--- start of Supplied records ---

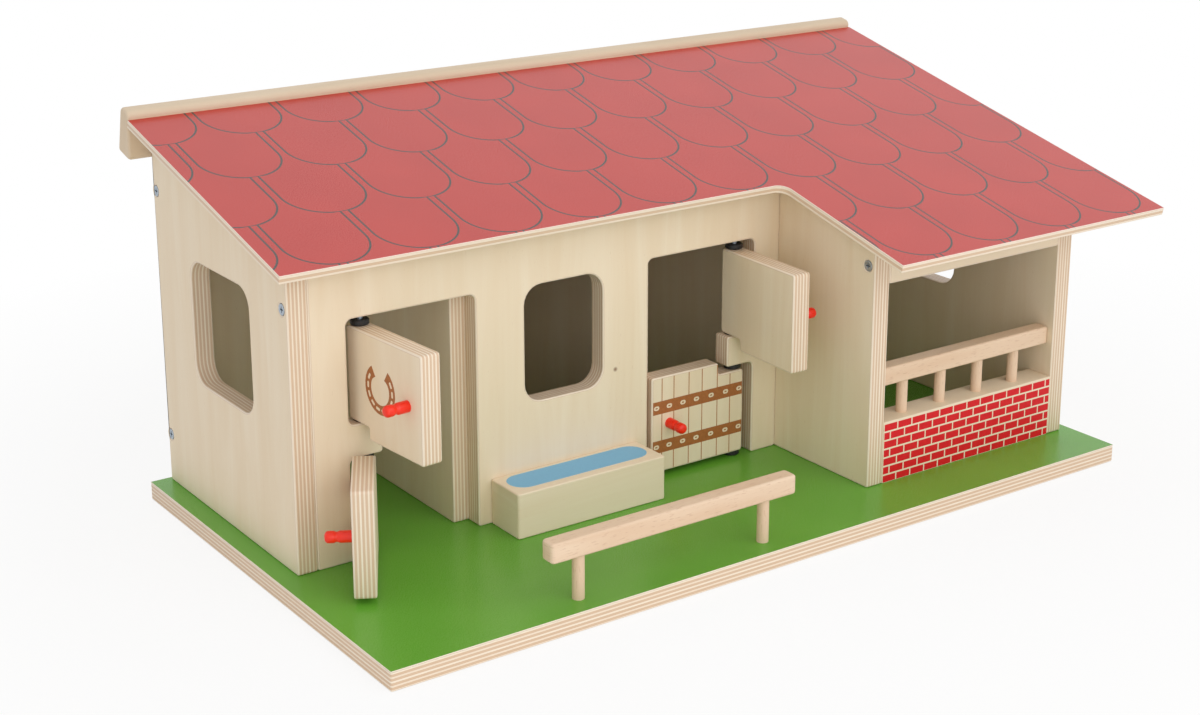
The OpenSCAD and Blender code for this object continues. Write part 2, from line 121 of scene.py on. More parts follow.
def slab(shape, outline, thick, matrix, holes=(), rounding=0.7, plies=11, along="v", seed=0.0,
         lean=None, paints=(0, 1, 0)):
    """Adds a flat board to a shape: its face at w = 0, its back at w = -thick, its rims rounded.
    The grain runs along u or v, lean = (v, slope) tilts the rim above v, and paints are the
    material numbers of face, rim and back. A rim's UV is its length and its depth in plies;
    with no plies the board is solid wood, and the grain runs round its rim."""
    bm, normals = shape
    uv = bm.loops.layers.uv.verify()
    turn = matrix.to_3x3().normalized()
    bends = [math.radians(a) for a in (0, 30, 60, 90)]
    profile = [(rounding * (1 - math.sin(a)), rounding * (1 - math.cos(a)), a) for a in bends]
    profile += [(inset, thick - depth, math.pi - a) for inset, depth, a in reversed(profile)]
    flat = {}
    rims = ([], [])
    for loop in (outline, *[list(reversed(hole)) for hole in holes]):
        points = soften(loop, rounding * 1.6)
        count = len(points)
        run = [0.0]
        mitres = []
        for i, point in enumerate(points):
            ahead = points[(i + 1) % count] - point
            before = (point - points[i - 1]).normalized()
            run.append(run[-1] + ahead.length)
            ahead.normalize()
            left = Vector((-before.y - ahead.y, before.x + ahead.x))
            mitres.append(left / (1 + before.dot(ahead)))
        rings = []
        for inset, depth, a in profile:
            ring = []
            for point, mitre in zip(points, mitres):
                spot = point + mitre * inset
                tilt = lean[1] * depth if lean and spot.y > lean[0] else 0.0
                corner = bm.verts.new(matrix @ Vector((spot.x, spot.y + tilt, -depth)))
                out = -mitre.normalized() * math.sin(a)
                normals.append(turn @ Vector((out.x, out.y, math.cos(a))))
                flat[corner] = spot
                ring.append(corner)
            rings.append(ring)
        for k in range(len(profile) - 1):
            for i in range(count):
                j = (i + 1) % count
                side = bm.faces.new((rings[k][i], rings[k + 1][i], rings[k + 1][j], rings[k][j]))
                side.material_index = paints[1]
                ends = ((run[i], k), (run[i], k + 1), (run[i + 1], k + 1), (run[i + 1], k))
                for corner, (length, level) in zip(side.loops, ends):
                    depth = profile[level][1]
                    if plies:
                        corner[uv].uv = (length / 1000 + seed, depth / thick * plies)
                    else:
                        corner[uv].uv = (depth / 1000, length / 1000 + seed)
        for rim, ring in zip(rims, (rings[0], rings[-1])):
            rim += [bm.edges.get((ring[i - 1], ring[i])) for i in range(count)]
    for rim, facing, paint in zip(rims, (1, -1), (paints[0], paints[2])):
        filled = bmesh.ops.triangle_fill(bm, use_beauty=True, edges=rim)["geom"]
        for face in [part for part in filled if isinstance(part, bmesh.types.BMFace)]:
            face.normal_update()
            if face.normal.dot(turn @ Vector((0, 0, facing))) < 0:
                face.normal_flip()
            face.material_index = paint
            for corner in face.loops:
                spot = flat[corner.vert] / 1000
                across, grain = (spot.x, spot.y) if along == "v" else (spot.y, spot.x)
                corner[uv].uv = (across + seed, grain + seed * 0.6)


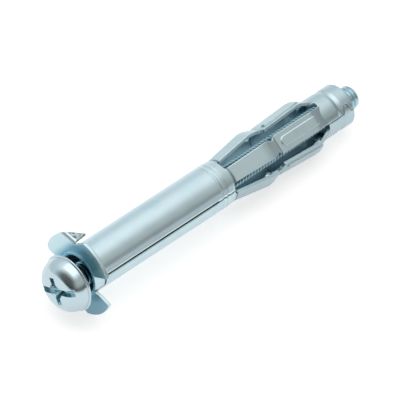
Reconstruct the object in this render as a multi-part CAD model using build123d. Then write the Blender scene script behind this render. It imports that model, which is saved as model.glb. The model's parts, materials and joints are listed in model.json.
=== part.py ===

--- end of Supplied records ---

Repeat the material above in full, exactly as it stands.

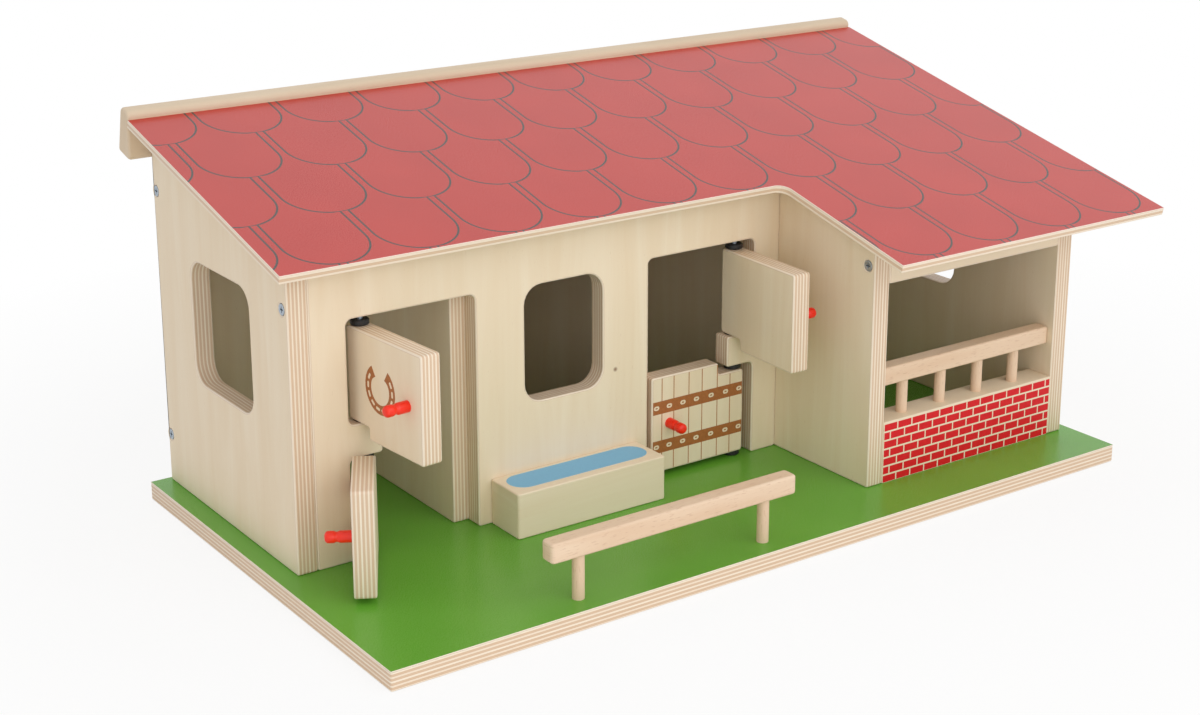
The OpenSCAD and Blender code for this object continues. Write part 2, from line 121 of scene.py on. More parts follow.
def slab(shape, outline, thick, matrix, holes=(), rounding=0.7, plies=11, along="v", seed=0.0,
         lean=None, paints=(0, 1, 0)):
    """Adds a flat board to a shape: its face at w = 0, its back at w = -thick, its rims rounded.
    The grain runs along u or v, lean = (v, slope) tilts the rim above v, and paints are the
    material numbers of face, rim and back. A rim's UV is its length and its depth in plies;
    with no plies the board is solid wood, and the grain runs round its rim."""
    bm, normals = shape
    uv = bm.loops.layers.uv.verify()
    turn = matrix.to_3x3().normalized()
    bends = [math.radians(a) for a in (0, 30, 60, 90)]
    profile = [(rounding * (1 - math.sin(a)), rounding * (1 - math.cos(a)), a) for a in bends]
    profile += [(inset, thick - depth, math.pi - a) for inset, depth, a in reversed(profile)]
    flat = {}
    rims = ([], [])
    for loop in (outline, *[list(reversed(hole)) for hole in holes]):
        points = soften(loop, rounding * 1.6)
        count = len(points)
        run = [0.0]
        mitres = []
        for i, point in enumerate(points):
            ahead = points[(i + 1) % count] - point
            before = (point - points[i - 1]).normalized()
            run.append(run[-1] + ahead.length)
            ahead.normalize()
            left = Vector((-before.y - ahead.y, before.x + ahead.x))
            mitres.append(left / (1 + before.dot(ahead)))
        rings = []
        for inset, depth, a in profile:
            ring = []
            for point, mitre in zip(points, mitres):
                spot = point + mitre * inset
                tilt = lean[1] * depth if lean and spot.y > lean[0] else 0.0
                corner = bm.verts.new(matrix @ Vector((spot.x, spot.y + tilt, -depth)))
                out = -mitre.normalized() * math.sin(a)
                normals.append(turn @ Vector((out.x, out.y, math.cos(a))))
                flat[corner] = spot
                ring.append(corner)
            rings.append(ring)
        for k in range(len(profile) - 1):
            for i in range(count):
                j = (i + 1) % count
                side = bm.faces.new((rings[k][i], rings[k + 1][i], rings[k + 1][j], rings[k][j]))
                side.material_index = paints[1]
                ends = ((run[i], k), (run[i], k + 1), (run[i + 1], k + 1), (run[i + 1], k))
                for corner, (length, level) in zip(side.loops, ends):
                    depth = profile[level][1]
                    if plies:
                        corner[uv].uv = (length / 1000 + seed, depth / thick * plies)
                    else:
                        corner[uv].uv = (depth / 1000, length / 1000 + seed)
        for rim, ring in zip(rims, (rings[0], rings[-1])):
            rim += [bm.edges.get((ring[i - 1], ring[i])) for i in range(count)]
    for rim, facing, paint in zip(rims, (1, -1), (paints[0], paints[2])):
        filled = bmesh.ops.triangle_fill(bm, use_beauty=True, edges=rim)["geom"]
        for face in [part for part in filled if isinstance(part, bmesh.types.BMFace)]:
            face.normal_update()
            if face.normal.dot(turn @ Vector((0, 0, facing))) < 0:
                face.normal_flip()
            face.material_index = paint
            for corner in face.loops:
                spot = flat[corner.vert] / 1000
                across, grain = (spot.x, spot.y) if along == "v" else (spot.y, spot.x)
                corner[uv].uv = (across + seed, grain + seed * 0.6)


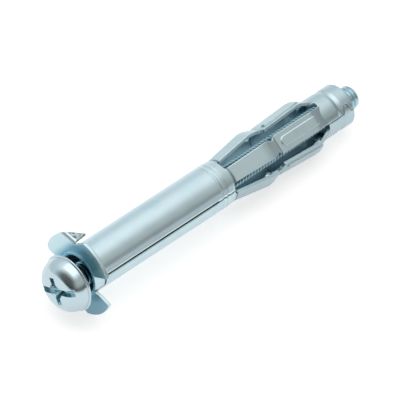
Reconstruct the object in this render as a multi-part CAD model using build123d. Then write the Blender scene script behind this render. It imports that model, which is saved as model.glb. The model's parts, materials and joints are listed in model.json.
=== part.py ===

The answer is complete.